Engineering in different disciplines varies. Bridge building is not the same as aerospace engineering, and neither is it the same as electrical engineering or chemical engineering, but all of these disciplines share some common ideas. They are all firmly grounded in scientific rationalism and take a pragmatic, empirical approach to making progress.

If we are to achieve our goal of trying to define a collection of long-lasting thoughts, ideas, practices, and behaviors that we could collectively group together under the name software engineering, these ideas must be fairly fundamental to the reality of software development and robust in the face of change.

An Industry of Change?

We talk a lot about change in our industry. We get excited about new technologies and new products, but do these changes really “move the dial” on software development? Many of the changes that exercise us don’t seem to make as much difference as we sometimes seem to think that they will.

My favorite example of this was demonstrated in a lovely conference presentation by “Christin Gorman.”1 In it, Christin demonstrates that when using the then popular open source object relational mapping library Hibernate, it was actually more code to write than the equivalent behavior written in SQL, subjectively at least; the SQL was also easier to understand. Christin goes on to amusingly contrast software development with making cakes. Do you make your cake with a cake mix or choose fresh ingredients and make it from scratch?

Much of the change in our industry is ephemeral and does not improve things. Some, like in the Hibernate example, actually make things worse.

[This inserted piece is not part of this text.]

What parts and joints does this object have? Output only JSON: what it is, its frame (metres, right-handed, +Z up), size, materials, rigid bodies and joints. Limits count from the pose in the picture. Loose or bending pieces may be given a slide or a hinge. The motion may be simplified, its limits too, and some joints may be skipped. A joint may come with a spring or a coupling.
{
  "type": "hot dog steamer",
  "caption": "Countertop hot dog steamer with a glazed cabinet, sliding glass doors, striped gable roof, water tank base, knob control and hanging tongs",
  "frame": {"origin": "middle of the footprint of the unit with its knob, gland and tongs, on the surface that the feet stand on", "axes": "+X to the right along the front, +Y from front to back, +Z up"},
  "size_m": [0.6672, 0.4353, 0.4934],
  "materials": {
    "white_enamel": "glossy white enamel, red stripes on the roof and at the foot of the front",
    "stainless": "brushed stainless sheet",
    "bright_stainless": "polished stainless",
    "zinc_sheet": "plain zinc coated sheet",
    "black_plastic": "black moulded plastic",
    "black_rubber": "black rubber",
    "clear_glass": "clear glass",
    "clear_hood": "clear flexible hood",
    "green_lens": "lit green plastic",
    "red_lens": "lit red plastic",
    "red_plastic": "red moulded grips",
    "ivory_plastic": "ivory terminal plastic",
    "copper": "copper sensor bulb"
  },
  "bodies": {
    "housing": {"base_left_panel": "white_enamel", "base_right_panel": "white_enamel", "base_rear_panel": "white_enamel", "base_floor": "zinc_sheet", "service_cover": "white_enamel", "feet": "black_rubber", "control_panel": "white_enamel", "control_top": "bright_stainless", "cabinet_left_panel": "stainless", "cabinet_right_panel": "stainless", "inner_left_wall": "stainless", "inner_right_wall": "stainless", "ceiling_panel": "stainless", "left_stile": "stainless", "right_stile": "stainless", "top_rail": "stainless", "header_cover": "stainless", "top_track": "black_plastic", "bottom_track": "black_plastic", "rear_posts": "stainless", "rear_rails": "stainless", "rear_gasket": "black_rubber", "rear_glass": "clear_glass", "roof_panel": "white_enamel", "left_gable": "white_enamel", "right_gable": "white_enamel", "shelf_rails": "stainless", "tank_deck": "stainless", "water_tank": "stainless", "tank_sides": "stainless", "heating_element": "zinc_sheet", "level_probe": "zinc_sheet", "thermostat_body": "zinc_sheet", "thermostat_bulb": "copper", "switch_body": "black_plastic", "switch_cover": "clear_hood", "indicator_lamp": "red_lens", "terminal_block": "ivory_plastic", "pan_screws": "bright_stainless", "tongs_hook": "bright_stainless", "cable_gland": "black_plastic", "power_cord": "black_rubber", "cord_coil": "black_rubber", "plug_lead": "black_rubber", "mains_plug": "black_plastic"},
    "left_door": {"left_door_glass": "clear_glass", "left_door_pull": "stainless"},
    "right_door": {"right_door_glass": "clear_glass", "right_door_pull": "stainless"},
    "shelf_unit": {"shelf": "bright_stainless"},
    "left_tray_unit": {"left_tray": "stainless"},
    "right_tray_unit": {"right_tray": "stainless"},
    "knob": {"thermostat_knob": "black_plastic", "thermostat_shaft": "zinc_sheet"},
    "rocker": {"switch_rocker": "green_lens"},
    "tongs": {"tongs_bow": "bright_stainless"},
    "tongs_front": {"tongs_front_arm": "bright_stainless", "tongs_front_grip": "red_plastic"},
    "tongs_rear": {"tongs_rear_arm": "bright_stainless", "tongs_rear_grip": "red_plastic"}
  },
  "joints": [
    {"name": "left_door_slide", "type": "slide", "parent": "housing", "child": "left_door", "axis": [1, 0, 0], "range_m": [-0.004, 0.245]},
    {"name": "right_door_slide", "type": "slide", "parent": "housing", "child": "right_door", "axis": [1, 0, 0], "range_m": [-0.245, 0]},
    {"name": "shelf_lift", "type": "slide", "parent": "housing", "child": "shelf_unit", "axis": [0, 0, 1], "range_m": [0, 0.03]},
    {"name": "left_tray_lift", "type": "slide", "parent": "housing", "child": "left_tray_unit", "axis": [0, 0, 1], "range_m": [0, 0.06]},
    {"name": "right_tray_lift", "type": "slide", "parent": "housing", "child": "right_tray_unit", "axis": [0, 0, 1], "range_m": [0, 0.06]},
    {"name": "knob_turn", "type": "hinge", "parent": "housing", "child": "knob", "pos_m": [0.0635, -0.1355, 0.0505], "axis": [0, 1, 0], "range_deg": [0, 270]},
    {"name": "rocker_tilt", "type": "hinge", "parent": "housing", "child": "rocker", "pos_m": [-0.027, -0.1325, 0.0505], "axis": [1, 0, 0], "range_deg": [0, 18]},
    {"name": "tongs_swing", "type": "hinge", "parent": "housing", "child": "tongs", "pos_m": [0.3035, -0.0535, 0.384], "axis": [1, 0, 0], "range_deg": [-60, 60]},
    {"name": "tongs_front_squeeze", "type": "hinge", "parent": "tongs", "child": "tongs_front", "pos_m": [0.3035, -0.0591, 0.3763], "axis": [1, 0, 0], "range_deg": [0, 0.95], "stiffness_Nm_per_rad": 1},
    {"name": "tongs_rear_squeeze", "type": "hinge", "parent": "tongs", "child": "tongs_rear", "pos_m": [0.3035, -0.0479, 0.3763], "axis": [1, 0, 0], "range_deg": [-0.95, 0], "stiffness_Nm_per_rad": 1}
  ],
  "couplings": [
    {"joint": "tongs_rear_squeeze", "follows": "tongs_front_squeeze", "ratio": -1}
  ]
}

My impression is that our industry struggles to learn and struggles to make progress. This relative lack of advancement has been masked by the incredible progress that has been made in the hardware on which our code runs.

I don’t mean to imply that there has been no progress in software—far from it—but I do believe that the pace of progress is much slower than many of us think. Consider, for a moment, what changes in your career have had a significant impact on the way in which you think about and practice software development. What ideas made a difference to the quality, scale, or complexity of the problems that you can solve?

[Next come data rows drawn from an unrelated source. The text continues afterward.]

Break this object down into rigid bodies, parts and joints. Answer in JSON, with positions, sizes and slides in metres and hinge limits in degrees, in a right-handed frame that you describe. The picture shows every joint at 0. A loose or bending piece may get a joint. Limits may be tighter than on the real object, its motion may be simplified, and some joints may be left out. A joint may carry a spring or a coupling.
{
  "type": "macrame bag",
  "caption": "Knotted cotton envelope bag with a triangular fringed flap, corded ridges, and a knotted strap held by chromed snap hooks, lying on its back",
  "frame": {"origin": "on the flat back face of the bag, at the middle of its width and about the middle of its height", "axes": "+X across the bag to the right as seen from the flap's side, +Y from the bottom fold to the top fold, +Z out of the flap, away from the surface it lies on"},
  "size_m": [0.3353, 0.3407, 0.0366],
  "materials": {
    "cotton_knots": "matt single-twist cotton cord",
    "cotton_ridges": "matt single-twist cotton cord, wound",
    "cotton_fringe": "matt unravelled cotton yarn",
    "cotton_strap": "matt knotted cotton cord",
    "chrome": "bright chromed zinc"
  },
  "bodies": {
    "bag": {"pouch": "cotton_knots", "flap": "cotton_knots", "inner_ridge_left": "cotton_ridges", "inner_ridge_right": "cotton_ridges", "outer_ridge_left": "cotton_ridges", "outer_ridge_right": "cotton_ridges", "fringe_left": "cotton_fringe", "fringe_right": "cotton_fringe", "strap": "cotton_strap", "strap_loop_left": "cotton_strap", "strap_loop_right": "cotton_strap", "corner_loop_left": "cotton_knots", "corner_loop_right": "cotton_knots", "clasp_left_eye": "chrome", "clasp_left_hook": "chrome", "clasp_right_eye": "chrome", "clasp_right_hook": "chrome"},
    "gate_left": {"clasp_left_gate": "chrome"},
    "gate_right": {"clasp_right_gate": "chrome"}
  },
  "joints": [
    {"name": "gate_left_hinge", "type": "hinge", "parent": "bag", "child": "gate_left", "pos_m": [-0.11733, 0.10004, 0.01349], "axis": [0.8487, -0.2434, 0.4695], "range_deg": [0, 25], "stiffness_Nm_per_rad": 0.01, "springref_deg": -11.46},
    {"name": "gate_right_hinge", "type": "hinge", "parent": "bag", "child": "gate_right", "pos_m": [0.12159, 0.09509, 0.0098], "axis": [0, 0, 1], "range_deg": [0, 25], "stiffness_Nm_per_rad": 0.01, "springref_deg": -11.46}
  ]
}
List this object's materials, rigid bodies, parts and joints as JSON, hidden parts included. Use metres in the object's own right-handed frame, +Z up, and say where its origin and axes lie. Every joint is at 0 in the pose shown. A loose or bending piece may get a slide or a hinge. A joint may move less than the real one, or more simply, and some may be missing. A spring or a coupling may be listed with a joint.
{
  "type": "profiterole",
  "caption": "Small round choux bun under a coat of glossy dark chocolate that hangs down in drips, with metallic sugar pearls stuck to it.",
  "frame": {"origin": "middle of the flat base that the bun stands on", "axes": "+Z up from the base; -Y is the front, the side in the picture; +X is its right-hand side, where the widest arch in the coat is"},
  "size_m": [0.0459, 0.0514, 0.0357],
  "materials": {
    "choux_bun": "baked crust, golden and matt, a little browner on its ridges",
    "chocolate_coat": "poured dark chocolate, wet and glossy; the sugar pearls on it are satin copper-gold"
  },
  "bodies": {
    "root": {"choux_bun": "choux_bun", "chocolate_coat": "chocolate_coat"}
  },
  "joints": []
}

The list is shorter than we usually assume.

For example, I have employed something like 15 or 20 different programming languages during my professional career. Although I have preferences, only two changes in language have radically changed how I think about software and design.

Those steps were the step from Assembler to C and the step from procedural to OO programming. The individual languages are less important than the programming paradigm to my mind. Those steps represented significant changes in the level of abstraction that I could deal with in writing code. Each represented a step-change in the complexity of the systems that we could build.

When Fred Brooks wrote that there were no order-of-magnitude gains, he missed something. There may not be any 10x gains, but there are certainly 10x losses.

I have seen organizations that were hamstrung by their approach to software development, sometimes by technology, more often by process. I once consulted in a large organization that hadn’t released any software into production for more than five years.

We not only seem to find it difficult to learn new ideas; we seem to find it almost impossible to discard old ideas, however discredited they may have become.